One important result concerns the vertical dimension: consistency is high between the surface and subsurface and results are not significantly degraded at lower depths. A counter-intuitive result is even obtained for the velocity field, where control is often better at lower depths than near the surface.

We should recall the limits of this experiment and, therefore, of our conclusions. A twin control experiment strategy was used, based on the assumption of perfect-quality observations and a perfect fit between the observations and the model. This is obviously only an approximation, since models still provide only a very imperfect representation of reality. The assimilation method also assumes over-favorable conditions, since the error statistics are well known. Nevertheless, we believe that this kind of experiment is useful and that modeling and assimilation tools will be a valuable aid in defining and designing future observation systems.
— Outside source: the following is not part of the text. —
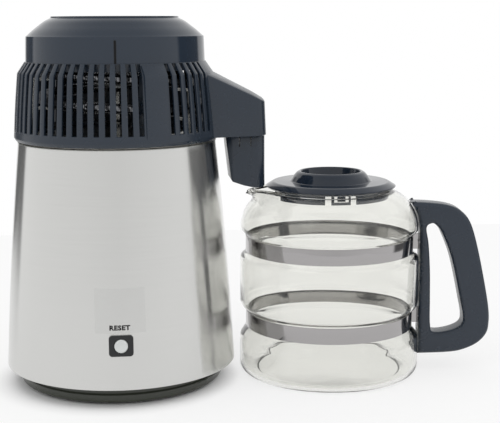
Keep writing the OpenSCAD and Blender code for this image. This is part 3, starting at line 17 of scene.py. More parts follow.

  • Gourdeau L., J. Verron, T. Delcroix, A. J. Busalacchi et R. Murtugudde, 2000: Assimilation of Topex/Poseidon altimetric data in a primitive equation model of the tropical Pacific ocean, 1992-1996. J. Geophys. Res., 105 (C4), 8473-8488.
  • Madec, G, P. Delecluse, M. Imbard, and C. Lévy, 1999: OPA 8.1 Ocean General Circulation Model reference manual. Note du Pôle de modélisation, Institut Pierre-Simon Laplace (IPSL), France, N°XX, 91pp.
  • Pham, D. T., J. Verron, and M. C. Roubaud, 1998: A Singular evolutive extended Kalman filter for data assimilation in oceanography, J. Mar Syst., 16(3-4), 323-340.
  • Verron J., L. Gourdeau, D. T. Pham, R. Murtugudde, and A. J. Busalacchi, 1999: An extended Kalman filter to assimilate satellite altimeter data into a nonlinear numerical model of the tropical Pacific Ocean: Method and validation, J. Geophys. Res., 104, 5441-5458.